The other result of this phenomenon has been these awful “laundry list” songs like Blake Shelton’s “Kiss My Country Ass” that do nothing but preach to the choir and perpetuate the same negative stereotypes the anger behind these songs stems from. “Homeboy” does have some of this “laundry list” action going on, and I’m not sure I agree with the stereotype that cities are all full of drugs and crime while the country is this wholesome place. Many small towns these days are littered with meth problems. And this song isn’t country, it’s classic rock. But the message is so spot on for this point in time that I’m willing to overlook a few commercially-oriented transgressions in the production.
Some have complained about the use of Auto-Tune in this song, not to correct pitch, but as a voice effect ala T Pain. I am willing to overlook this, or even compliment it because Church could be using it ironically or even as a useful tool to make the song appeal to the faux hip-hop kids the song’s message targets. In a lot of ways the auto-tune is genius.

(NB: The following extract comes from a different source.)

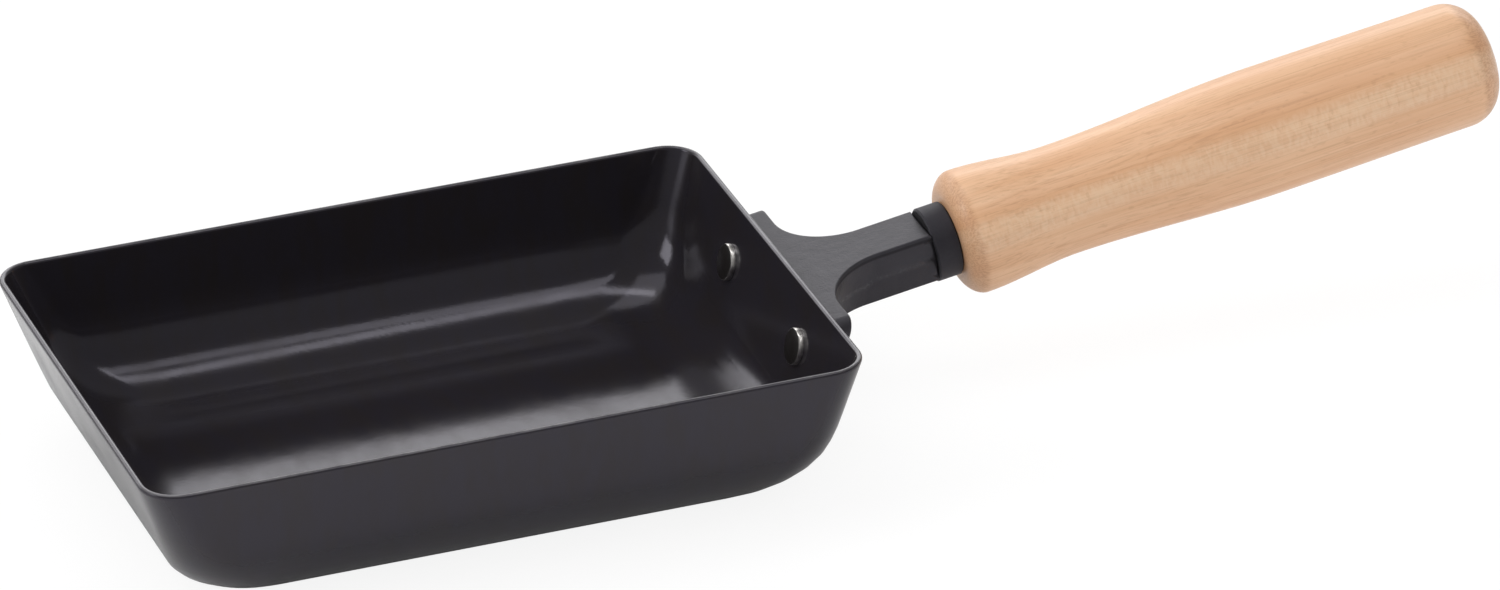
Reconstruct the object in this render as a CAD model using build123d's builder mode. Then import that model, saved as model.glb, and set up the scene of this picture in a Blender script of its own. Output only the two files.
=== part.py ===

Don’t get me wrong, I have nothing against the hip-hop culture. I have something against all cultures becoming the same because it is more efficient for the corporations trying to manufacture and market it. One qualifier for a great song is it must have universal appeal. I can see a hip-hop kid from the intercity who abandoned his roots to try to make lots of money in the corporate world hearing the universal message of this song, which is to remember your roots and where you come from, and that there’s nothing wrong with choosing less money or the simple life, and if anything, there’s something endearing and fulfilling about it. Ironically, this song will probably find it’s widest appeal in the suburbs, with people who live vicariously through the CMT version of “country” culture.
If Eric Church would just practice some humility, I would be much less harsh to him and his music, or at the least, he would go off my radar. But lets give credit where credit is due, and “Homeboy” deserves credit.
Two guns up.
(though the video is a little over-dramatic)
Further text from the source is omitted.